Life After Declaration…

(Journal Entry #85902)

2015 and I’m yet again single. You know, at 27 I thought I’d have somewhat of my life figured out… but here we are again… starting from the basics. Ok, I guess…

God, why you do this to me? Why did You disturb a beautiful thing? Like c’mon. I had everything I ever wanted. True love! And it was waiting for me. You took that away and now I have to act like I’m this changed creature. This is just too much to handle. 

Do I have to act like I’m a changed creature? Wait, am I? Well I do kind of like this color lipstick. OOO and this one too! … I think I’ll get my lashes done next week. Individual lashes make me feel so pretty! Yaasssss…….. Whoa, wait. What. Is. Happening?! Lipstick and lashes??? Nah. Hold up playa! This wasn’t in the agreement!

Umm… OK God, let me just declare that I am done with this old life and I am new in you…you gave me this vision and I’m going to try my best to do right by you but ion know. People gon’ think that I took a magic pill and just became straight. You sure God?… Whatever Lord, if this is what you want from me then so be it. Yea… ok let’s do this…

I’ll just act as if this is the easiest thing to go through. And that it happens overnight. Because God really does work miracles, right? I mean people really don’t want to see the struggle part anyway. They want the ending where everything is peachy and you’re perfected. Yea, ok God. Let’s do it. 
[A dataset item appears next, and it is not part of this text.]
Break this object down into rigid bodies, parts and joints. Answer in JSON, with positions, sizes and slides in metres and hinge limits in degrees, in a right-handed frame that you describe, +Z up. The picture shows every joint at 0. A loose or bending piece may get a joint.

Time is moving forward and honestly, I am falling in love with who I am becoming. I can actually start to see things manifest. I got a little hang time with these locs and I’m smiling more… OH! So THIS is what I’ve been looking for all of these years! ME! It’s always been me! Okay God, I see you manifesting things.

Wait, am I attracted to him? I mean he’s cool but I’m not his type. I can low-key see this happening. Chemistry is dope so maybe! I mean he seems like he likes me but I don’t know. Maybe he’s scared like me? I mean he’s seen my relationships and how I’ve conducted them and maybe that’s a turn off… Whyyyyy hasn’t he said anything?! 

Mom, I need some advice because I think I’m tripping. “Nah, you not. Just be cool.”

Auntie, what this sound like? It sound like him huh?! “Yea, girl. God is good!”

That’s what I’m saying!!! But wait, if it’s him, why he ain’t got no locs on his head like You showed me…. Look, I’m dressing up to fit the part. To make myself attractive and to grab the attention of him. But… It ain’t working! That friend zone is high and I don’t really know how to do this! Am I missing something? Help me! 

I can’t really talk to anyone because nobody understands what I’m going through. UGH! I am frustrated. I am longing for relationship and now that I’ve started over, I feel like it’s not going to happen! At least how You showed me. God, I am not believing. 

Hey, I thought You said I’d be married if I loc’d my hair?! It’s been a minute now.. Like a whole year and a half! What am I missing? Do You not remember what YOU told me? My fault. I’ll be cool.. Cuz all the signs do lead to him. So maybe I wasn’t tripping. Maybe it is real. 

Mom, he’s loc’ing his hair… Ok. Let’s go God! I’m back… 

False alarm. That didn’t last…………. One year later, I’m back to the beginning. How did I end up here? Damn she fine! And she got a little attitude too?! Aw wait, she got kids?! Yo that’s different…. but then I’ll already have a family.. Aye, I’m always up for a challenge… Yea yea, remember the vision. Buuuut that ain’t happened yet.. And I’m starting to think that’s not ever going to happen sooooo…

Aye girl. Come here. They call me Yogi. What’s your name?